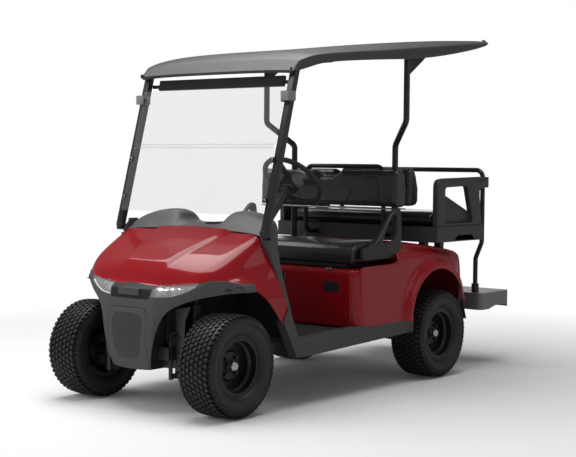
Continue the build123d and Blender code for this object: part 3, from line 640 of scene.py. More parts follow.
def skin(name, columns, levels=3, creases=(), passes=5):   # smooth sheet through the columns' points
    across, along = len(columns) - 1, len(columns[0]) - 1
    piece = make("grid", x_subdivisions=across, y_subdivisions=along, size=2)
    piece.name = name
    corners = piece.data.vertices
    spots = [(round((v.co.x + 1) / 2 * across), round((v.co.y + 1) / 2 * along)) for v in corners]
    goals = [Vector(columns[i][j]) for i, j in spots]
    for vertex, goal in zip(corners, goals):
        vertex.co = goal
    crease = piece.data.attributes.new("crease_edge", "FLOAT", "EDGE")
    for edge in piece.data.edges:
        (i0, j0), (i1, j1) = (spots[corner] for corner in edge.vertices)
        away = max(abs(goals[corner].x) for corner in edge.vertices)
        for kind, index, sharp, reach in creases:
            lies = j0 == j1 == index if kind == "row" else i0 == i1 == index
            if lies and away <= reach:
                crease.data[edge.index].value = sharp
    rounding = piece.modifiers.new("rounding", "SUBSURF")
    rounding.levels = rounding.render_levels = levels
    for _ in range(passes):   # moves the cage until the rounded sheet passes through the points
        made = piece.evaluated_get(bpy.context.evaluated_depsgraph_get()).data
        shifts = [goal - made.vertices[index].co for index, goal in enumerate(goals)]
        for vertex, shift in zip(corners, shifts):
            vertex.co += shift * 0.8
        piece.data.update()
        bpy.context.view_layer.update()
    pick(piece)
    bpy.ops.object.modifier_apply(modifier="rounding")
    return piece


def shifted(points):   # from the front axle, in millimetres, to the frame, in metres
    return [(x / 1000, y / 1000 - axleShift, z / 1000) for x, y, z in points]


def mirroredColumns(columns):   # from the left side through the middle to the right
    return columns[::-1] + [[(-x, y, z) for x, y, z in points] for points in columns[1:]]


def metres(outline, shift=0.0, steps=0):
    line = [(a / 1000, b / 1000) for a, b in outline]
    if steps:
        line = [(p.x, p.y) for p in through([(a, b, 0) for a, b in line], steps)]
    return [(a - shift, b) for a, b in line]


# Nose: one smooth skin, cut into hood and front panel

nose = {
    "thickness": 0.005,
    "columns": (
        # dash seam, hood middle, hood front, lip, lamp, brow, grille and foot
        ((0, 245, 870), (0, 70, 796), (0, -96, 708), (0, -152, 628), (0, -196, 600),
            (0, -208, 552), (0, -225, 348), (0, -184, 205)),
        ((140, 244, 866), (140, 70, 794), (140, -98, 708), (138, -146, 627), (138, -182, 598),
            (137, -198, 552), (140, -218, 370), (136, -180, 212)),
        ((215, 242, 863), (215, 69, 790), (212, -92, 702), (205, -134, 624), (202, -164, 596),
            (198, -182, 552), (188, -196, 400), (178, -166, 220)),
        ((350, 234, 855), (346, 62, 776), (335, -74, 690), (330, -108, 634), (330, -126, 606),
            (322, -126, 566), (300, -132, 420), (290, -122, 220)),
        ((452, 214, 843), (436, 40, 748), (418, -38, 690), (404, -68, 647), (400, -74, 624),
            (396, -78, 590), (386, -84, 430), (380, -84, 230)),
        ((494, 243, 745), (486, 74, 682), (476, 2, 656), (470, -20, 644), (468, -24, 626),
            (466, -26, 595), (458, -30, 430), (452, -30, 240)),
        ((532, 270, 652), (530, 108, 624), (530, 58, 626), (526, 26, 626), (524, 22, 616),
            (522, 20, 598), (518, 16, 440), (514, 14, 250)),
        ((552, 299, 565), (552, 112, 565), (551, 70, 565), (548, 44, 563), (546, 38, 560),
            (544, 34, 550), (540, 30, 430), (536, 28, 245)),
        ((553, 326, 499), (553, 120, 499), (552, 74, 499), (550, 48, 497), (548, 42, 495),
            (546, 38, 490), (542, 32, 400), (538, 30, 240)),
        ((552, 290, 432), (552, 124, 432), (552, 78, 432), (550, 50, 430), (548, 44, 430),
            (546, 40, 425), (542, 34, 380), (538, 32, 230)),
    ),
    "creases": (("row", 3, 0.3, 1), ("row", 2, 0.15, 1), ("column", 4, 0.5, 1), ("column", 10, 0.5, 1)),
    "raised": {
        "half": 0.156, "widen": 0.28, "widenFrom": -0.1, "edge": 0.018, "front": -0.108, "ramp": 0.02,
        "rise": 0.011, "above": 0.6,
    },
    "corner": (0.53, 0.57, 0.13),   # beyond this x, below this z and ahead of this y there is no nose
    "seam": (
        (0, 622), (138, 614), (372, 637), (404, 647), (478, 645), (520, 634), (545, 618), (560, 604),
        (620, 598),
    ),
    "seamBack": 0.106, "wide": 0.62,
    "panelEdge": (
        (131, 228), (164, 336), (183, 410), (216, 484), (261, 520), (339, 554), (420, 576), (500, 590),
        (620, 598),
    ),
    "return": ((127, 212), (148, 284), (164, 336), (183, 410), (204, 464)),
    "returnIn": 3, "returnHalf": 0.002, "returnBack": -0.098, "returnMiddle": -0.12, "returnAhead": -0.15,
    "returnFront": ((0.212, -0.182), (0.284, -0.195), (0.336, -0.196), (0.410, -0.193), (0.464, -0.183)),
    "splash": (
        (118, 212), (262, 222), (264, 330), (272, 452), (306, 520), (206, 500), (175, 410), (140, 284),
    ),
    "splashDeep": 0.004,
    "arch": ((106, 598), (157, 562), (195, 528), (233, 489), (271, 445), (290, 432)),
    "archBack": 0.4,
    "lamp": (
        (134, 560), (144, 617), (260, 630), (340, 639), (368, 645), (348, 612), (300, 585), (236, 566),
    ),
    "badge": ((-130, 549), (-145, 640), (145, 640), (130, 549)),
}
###
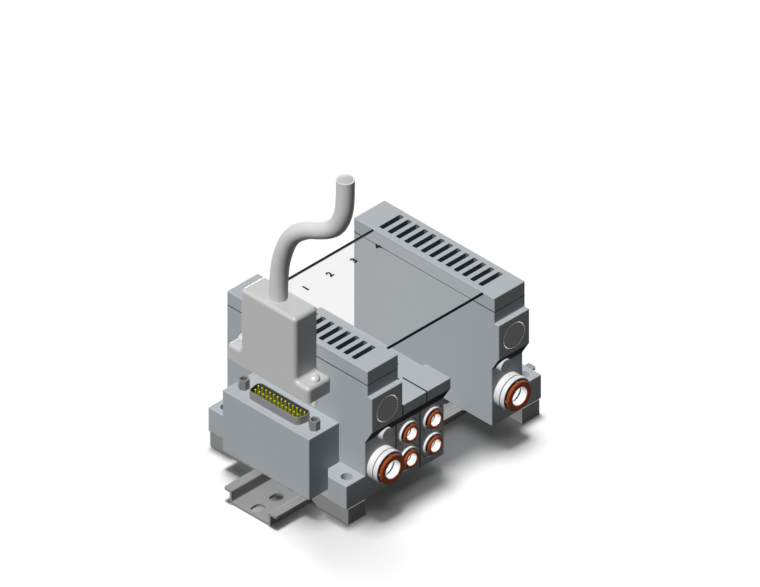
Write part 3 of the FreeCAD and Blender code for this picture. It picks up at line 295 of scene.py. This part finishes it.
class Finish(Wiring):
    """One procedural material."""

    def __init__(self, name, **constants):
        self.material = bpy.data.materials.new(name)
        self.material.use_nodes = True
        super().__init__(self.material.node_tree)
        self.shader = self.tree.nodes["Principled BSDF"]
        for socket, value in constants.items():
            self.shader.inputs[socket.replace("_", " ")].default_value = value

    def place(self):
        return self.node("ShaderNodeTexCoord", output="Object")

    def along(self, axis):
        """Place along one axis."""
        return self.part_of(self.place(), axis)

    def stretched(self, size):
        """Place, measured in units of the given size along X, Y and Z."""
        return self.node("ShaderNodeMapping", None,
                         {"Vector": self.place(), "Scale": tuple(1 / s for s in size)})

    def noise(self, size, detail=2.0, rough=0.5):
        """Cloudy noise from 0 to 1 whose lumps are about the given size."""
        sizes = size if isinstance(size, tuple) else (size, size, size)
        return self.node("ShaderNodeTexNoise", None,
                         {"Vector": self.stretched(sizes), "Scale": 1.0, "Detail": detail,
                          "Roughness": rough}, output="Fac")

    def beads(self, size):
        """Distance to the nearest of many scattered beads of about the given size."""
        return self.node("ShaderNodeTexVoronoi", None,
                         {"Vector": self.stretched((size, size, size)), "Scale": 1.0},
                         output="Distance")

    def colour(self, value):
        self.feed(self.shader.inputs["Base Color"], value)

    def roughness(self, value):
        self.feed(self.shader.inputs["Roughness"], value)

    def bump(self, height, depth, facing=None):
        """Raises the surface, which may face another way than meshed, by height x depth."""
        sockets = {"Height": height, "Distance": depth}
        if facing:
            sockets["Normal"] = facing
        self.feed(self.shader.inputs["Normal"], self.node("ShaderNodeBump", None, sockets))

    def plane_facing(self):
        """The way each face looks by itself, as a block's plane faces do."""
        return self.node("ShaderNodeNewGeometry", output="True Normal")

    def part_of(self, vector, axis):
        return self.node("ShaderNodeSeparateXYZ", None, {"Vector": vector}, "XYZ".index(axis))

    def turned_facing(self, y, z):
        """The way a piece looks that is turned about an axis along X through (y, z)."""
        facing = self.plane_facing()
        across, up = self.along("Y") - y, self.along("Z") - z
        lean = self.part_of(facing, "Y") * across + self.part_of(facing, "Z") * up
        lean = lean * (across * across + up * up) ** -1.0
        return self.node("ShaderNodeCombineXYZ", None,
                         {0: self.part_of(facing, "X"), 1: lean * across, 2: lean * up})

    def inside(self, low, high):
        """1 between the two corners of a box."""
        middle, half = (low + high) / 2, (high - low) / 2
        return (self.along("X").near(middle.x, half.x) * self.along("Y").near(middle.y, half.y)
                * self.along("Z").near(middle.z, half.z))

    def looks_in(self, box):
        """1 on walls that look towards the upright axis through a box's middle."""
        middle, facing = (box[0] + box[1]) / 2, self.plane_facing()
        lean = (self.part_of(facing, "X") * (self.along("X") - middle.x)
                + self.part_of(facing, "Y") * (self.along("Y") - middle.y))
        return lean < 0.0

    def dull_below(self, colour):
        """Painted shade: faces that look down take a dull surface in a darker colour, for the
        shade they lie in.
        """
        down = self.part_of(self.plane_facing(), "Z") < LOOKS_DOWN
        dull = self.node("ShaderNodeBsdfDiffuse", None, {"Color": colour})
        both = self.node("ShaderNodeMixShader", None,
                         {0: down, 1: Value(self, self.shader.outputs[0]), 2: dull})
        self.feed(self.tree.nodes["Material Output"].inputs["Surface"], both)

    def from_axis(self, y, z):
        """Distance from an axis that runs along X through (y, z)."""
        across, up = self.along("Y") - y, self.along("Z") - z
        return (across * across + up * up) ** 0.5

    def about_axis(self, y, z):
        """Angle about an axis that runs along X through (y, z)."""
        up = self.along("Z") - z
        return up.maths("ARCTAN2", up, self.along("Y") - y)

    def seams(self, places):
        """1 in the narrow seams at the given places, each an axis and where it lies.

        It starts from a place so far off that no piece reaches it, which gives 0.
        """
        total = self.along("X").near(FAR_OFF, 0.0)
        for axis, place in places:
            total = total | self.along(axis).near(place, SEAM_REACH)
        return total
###
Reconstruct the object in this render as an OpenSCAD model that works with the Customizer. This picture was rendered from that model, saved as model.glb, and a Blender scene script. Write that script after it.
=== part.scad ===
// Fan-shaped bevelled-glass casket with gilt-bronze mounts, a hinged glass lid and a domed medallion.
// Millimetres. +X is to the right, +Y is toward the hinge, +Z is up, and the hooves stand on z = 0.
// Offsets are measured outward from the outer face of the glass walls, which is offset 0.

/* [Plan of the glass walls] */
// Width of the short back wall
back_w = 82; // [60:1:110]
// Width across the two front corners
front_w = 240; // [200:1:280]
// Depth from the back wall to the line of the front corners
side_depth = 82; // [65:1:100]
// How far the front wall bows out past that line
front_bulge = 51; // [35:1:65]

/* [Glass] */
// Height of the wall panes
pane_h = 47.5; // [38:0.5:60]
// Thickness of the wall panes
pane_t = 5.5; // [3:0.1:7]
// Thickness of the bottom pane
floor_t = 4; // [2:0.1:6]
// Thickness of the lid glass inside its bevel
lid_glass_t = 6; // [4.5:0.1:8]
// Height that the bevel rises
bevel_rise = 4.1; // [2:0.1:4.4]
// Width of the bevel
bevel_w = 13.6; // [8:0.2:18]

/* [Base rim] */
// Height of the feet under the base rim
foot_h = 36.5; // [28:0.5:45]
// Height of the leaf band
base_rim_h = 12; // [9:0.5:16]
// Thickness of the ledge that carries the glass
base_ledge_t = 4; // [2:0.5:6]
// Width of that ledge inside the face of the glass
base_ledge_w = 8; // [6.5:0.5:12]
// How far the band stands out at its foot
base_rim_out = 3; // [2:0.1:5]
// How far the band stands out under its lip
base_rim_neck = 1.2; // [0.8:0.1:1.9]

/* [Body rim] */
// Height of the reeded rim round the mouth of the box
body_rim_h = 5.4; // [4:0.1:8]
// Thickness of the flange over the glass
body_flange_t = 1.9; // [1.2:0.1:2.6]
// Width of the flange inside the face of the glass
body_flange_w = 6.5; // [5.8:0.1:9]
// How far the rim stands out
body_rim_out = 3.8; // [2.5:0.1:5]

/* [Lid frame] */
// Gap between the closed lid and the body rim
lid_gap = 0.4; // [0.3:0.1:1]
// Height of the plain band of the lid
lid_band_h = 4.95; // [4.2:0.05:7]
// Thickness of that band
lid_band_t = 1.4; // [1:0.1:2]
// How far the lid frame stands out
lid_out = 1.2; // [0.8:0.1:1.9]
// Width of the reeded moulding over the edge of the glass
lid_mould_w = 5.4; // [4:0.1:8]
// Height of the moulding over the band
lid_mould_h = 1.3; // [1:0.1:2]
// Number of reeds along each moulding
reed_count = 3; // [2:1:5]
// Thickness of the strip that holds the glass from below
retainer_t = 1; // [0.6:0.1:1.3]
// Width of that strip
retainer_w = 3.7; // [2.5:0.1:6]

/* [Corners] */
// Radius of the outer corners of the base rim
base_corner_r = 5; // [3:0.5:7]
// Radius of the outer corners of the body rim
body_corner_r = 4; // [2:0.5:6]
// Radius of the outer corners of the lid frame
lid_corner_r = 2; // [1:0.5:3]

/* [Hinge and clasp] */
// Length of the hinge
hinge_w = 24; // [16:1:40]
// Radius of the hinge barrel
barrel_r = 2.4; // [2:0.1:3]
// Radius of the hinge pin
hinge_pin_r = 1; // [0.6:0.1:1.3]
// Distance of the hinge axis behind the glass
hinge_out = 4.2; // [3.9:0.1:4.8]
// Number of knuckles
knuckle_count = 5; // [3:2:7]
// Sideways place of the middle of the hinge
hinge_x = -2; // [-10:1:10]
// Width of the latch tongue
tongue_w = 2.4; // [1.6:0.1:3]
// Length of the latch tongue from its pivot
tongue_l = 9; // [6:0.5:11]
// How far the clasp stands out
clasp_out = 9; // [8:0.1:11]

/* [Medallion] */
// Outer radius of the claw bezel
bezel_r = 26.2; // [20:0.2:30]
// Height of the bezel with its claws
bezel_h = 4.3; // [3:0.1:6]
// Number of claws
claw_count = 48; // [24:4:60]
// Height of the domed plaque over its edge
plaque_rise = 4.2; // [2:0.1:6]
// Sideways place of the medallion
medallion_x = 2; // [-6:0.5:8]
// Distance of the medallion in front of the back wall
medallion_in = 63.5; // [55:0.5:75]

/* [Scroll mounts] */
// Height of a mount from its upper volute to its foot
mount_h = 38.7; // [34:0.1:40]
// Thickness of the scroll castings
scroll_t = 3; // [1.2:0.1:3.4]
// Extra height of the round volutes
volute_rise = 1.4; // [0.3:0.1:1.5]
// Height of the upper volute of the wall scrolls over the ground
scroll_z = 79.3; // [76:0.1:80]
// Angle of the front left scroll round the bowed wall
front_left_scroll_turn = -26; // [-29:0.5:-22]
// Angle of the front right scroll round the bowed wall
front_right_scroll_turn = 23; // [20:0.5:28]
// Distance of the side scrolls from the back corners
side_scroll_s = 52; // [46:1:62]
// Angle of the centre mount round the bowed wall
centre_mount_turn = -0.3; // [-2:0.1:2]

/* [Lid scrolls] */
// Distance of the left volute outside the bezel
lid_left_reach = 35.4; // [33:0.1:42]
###
Copy every line in the entries above that has the string "code" in it.

Continue the build123d and Blender code for this object: part 3, from line 640 of scene.py. More parts follow.
Write part 3 of the FreeCAD and Blender code for this picture. It picks up at line 295 of scene.py. This part finishes it.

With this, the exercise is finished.